Grand Piano Or Upright Piano?

For some this is a no brainer if you have the room space, then allot of people select the option of grand piano just because it looks amazing in a room and creates a fantastic conversation piece as well as those party moments depicted so often in Hollywood films, mainly because the piano player can look over the piano to everyone in attendance, this is also a great aspect for teachers who are accompanying other instruments. Other Hollywood moments include sprawling across the top but we wouldn’t recommend this especially if the person in question has had one too many or might be wearing some jeans with metal studs that will leave a lovely big scratch on the surface.

To summerise early.

It’s a grand piano of course!

Grand pianos have two fundamental aspects that are just so important, the first is the touch, the entire action is being helped by gravity as the hammers (6) fall with it, unlike in an upright piano the hammers are reliant on the Butt spring and tape and damper spring to return the hammer. Why is this important? Because of the repetition in playing, the grand will render a far better repetition. Also the keys in a grand action are longer and this gives the sensitivity in touch that is lacking in uprights.

Grand action
Upright action

The sound difference.

The sound waves that emanate from the soundboard on a grand piano will flow from under the piano as well as above. The obvious thing to think is that the sound waves resonate on the strings, but it is the soundboard that gives the piano its true resonance and the soundboard is open at the bottom of the piano.

The piano player on a grand piano is more enveloped by the soundwaves.
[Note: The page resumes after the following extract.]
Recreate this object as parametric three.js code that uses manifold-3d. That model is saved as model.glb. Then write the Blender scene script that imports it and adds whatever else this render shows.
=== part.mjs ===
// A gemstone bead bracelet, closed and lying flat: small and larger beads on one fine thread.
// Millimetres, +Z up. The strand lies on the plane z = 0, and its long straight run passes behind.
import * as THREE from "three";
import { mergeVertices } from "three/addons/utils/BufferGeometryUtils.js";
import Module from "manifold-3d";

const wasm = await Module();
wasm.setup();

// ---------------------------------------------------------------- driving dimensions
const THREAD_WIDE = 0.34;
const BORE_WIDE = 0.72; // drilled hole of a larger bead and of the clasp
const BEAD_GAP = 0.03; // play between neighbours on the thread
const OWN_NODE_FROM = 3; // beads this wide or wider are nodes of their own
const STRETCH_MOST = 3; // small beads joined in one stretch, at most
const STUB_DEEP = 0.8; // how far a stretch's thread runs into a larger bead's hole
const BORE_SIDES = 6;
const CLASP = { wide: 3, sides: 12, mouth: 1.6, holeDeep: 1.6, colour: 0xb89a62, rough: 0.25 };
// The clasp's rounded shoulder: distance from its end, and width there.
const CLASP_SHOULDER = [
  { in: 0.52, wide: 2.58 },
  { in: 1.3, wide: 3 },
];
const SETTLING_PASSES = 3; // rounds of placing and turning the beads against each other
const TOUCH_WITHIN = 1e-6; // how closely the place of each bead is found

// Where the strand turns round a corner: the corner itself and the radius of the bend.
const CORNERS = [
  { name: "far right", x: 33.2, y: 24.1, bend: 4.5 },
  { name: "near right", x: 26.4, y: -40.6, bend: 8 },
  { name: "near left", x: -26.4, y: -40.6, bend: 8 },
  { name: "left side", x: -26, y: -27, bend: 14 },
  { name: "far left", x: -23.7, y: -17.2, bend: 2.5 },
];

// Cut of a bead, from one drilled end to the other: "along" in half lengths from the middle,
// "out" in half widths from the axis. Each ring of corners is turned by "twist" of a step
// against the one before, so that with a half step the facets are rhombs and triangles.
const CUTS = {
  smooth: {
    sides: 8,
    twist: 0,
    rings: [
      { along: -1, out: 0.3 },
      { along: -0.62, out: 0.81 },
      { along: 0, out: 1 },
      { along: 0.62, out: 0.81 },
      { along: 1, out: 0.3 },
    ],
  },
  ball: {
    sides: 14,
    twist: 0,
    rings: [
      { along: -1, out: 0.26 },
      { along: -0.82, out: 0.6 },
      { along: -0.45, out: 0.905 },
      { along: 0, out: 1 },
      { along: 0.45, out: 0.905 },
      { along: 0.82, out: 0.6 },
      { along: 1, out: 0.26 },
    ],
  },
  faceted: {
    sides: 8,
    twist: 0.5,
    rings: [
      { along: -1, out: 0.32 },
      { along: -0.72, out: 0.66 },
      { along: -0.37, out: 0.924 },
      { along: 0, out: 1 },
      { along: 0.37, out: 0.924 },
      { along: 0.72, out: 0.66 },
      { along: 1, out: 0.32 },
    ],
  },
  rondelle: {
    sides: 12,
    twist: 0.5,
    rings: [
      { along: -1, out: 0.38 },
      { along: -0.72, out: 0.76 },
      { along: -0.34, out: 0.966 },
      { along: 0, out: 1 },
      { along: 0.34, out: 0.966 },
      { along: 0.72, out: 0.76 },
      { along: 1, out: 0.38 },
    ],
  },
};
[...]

On an upright piano that is positioned against a wall, which is normal, the soundwaves will reflect and be supressed against the wall, so in effect halving the sound that will be received by the player!
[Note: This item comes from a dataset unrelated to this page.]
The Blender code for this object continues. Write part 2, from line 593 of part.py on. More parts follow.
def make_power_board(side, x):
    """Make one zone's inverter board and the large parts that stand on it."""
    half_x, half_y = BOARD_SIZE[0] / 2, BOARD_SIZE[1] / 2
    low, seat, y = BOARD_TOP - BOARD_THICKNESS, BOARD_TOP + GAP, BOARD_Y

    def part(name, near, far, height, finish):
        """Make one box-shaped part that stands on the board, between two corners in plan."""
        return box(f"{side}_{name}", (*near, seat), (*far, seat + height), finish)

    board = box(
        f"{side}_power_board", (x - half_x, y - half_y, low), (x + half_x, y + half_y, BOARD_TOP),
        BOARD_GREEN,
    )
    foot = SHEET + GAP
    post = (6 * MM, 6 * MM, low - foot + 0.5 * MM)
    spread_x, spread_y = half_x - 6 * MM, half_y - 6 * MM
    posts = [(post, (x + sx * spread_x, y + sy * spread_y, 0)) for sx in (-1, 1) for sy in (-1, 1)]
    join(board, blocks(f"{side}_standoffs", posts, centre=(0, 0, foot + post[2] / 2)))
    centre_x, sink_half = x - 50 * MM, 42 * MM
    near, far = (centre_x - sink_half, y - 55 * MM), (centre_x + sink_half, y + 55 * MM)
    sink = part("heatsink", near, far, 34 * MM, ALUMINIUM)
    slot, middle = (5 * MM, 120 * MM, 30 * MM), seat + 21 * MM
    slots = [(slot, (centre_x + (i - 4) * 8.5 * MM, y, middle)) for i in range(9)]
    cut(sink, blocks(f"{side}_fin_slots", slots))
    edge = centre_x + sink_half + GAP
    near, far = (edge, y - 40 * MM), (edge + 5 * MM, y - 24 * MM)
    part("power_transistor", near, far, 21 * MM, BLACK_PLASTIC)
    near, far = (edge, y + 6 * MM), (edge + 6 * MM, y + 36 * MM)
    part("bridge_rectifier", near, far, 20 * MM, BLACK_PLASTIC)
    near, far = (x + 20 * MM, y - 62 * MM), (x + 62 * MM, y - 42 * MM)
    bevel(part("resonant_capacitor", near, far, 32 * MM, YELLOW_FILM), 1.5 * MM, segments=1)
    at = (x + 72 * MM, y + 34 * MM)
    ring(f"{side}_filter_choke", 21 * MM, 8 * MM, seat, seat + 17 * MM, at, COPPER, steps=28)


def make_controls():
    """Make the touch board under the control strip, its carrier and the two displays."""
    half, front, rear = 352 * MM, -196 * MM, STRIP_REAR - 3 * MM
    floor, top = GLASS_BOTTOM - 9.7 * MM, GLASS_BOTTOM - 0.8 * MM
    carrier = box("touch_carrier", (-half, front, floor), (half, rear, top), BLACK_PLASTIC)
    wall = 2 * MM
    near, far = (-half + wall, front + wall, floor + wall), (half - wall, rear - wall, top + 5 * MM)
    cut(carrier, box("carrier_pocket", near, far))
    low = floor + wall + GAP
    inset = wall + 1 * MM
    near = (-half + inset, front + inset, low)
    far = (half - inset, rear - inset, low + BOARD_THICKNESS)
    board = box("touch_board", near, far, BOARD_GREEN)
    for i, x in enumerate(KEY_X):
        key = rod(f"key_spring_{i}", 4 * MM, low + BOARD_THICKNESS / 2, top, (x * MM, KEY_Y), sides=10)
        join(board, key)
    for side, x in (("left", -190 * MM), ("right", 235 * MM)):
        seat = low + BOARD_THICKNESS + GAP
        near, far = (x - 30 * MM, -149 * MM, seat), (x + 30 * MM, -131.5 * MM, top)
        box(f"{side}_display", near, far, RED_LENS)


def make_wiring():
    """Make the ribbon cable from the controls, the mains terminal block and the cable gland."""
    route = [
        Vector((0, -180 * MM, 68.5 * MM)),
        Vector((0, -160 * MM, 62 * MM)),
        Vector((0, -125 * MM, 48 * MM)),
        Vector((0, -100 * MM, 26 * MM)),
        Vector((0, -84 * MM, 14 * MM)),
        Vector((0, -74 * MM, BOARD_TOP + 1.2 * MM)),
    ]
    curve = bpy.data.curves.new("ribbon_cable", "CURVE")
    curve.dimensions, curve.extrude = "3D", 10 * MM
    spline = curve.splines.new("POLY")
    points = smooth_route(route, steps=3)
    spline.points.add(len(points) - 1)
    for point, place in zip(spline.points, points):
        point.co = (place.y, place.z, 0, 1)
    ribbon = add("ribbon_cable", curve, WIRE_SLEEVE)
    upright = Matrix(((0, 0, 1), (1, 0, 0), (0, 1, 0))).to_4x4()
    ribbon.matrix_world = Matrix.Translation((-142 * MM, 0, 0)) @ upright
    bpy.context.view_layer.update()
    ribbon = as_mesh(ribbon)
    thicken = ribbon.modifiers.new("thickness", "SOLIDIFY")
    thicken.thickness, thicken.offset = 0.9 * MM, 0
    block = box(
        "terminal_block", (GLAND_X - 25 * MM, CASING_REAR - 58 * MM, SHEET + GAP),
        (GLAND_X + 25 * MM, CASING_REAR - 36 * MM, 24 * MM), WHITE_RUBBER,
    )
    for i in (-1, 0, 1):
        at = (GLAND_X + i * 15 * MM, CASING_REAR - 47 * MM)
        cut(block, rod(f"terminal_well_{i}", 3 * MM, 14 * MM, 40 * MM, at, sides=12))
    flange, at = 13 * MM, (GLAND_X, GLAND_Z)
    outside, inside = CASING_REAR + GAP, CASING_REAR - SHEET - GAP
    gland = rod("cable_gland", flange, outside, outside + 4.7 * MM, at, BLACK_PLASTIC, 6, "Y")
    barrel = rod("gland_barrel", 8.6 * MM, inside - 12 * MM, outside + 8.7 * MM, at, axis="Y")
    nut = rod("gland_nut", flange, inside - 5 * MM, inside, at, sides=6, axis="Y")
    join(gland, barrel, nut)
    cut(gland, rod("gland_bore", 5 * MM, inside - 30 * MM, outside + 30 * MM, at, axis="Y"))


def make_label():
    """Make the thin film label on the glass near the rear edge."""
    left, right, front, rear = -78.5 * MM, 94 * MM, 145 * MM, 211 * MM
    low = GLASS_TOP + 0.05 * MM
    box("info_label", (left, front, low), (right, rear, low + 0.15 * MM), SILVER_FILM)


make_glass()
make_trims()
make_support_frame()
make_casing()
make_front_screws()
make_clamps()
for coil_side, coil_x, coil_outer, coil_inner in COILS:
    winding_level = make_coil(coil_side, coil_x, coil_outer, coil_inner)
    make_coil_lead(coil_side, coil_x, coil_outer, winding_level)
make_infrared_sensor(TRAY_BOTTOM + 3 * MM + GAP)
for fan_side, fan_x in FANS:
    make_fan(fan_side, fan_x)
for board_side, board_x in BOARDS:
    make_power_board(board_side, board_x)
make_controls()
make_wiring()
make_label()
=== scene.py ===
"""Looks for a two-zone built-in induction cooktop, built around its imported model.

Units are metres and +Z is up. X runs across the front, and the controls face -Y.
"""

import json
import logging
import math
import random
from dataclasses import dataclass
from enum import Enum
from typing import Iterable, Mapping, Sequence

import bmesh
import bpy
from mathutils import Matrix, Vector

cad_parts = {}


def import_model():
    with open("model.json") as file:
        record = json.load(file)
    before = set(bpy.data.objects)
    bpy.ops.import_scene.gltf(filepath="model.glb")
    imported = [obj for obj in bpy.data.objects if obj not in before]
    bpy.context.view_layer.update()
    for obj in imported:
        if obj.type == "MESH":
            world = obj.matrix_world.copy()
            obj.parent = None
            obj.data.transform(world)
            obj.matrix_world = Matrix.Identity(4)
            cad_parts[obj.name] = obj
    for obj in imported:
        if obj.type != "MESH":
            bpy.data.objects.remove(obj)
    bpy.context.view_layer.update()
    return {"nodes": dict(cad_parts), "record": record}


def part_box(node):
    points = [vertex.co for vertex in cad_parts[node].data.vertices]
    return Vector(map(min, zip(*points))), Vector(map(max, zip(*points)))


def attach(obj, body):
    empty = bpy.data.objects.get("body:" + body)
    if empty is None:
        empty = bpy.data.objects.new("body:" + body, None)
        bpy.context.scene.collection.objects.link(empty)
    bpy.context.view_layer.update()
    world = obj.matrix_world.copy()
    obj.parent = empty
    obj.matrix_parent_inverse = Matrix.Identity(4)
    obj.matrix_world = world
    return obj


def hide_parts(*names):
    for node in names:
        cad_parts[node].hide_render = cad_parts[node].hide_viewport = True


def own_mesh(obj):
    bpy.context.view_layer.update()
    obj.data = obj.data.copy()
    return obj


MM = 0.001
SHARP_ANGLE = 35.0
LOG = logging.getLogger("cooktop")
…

*interesting- Sound travels through the air just like waves through water and we used to experience wave interference on our school piano tunings when people would pass by the piano the sound waves would bounce off moving people and moving through disturbed air, practically making piano tuning impossible. The soundwaves would become a mess and confused.

The soundboard.

The soundboard is the soul of the piano, and on grand pianos the surface square area will most often be far larger, a larger soundboard means more resonance and more layers to the sound. The average grand piano size/length these days is 5.1ft to 6.5ft (for the home) whereas the largest/tallest uprights on the market are 131cm (4.2ft), so this means a big differential surface area size difference between upright and grand pianos.

The larger the soundboard the larger the crown of the soundboard. What is the soundboard crown? Simple, the crown is exactly the same as you will see on the back of a violin or acoustic guitar, they bulge at the back and are not flat, it is the same for a piano soundboard crown, they bulge!

On a piano though the bulge is created differently than on say a violin. The soundboard crown is created by the immense weight and down force of the cast iron plate (frame) and the strings that bear down on that plate with 180lbs of pressure per string! The plate is bolted/screwed down onto the soundboard and is rigid.

*interesting- The first ever pianos would be built with Oak plates bearing down on the soundboard, but they would not be rigid enough and could move with the soundboard with the variation of humidity, obvious really as they had joins and were not solid as well as being wood. This would mean less crown and tuning being very unstable.

Different manufacturers opt for different plate designs that will affect in turn the shape of the soundboard crown which is one of the important factors of the tonal layers. Different plate designs bear weight in different ways creating unique crown shapes to the soundboard.

Uprights are also designed with different plates and all the above rules apply the same, but its all just on a smaller scale, so a smaller sound is the result.

Definately grand piano then…No

Don’t get us wrong, upright pianos are fantastic especially for the most common room sizes as the bigger the piano the more over powering and loud the sound will be, and who wants that in a shared space? Also upright pianos have a very important design feature that is very common in all models! The celeste rail third pedal! This design feature is a must for many people in a shared household as even the smallest 109cm height upright piano can belt out the volume if required, so the third middle pedal bringing down a felt strip between the hammer heads and the strings almost mutes the volume, perfect for practice! Grand pianos do not have this option as their middle pedal is a Sustanuto which sustains only the Bass notes. To play a grand piano with the huge decrease in volume that the celeste rail gives you would require a silent mechanism on the piano.

Silent mechanisms have a lever that pulls a rail to stop the hammers hitting the strings, and engages a module with headphones that you can listen through, which gives the option for other aspects such as recording yourself or changing the sound from sampled piano sounds to Harpsichords to Organs etc.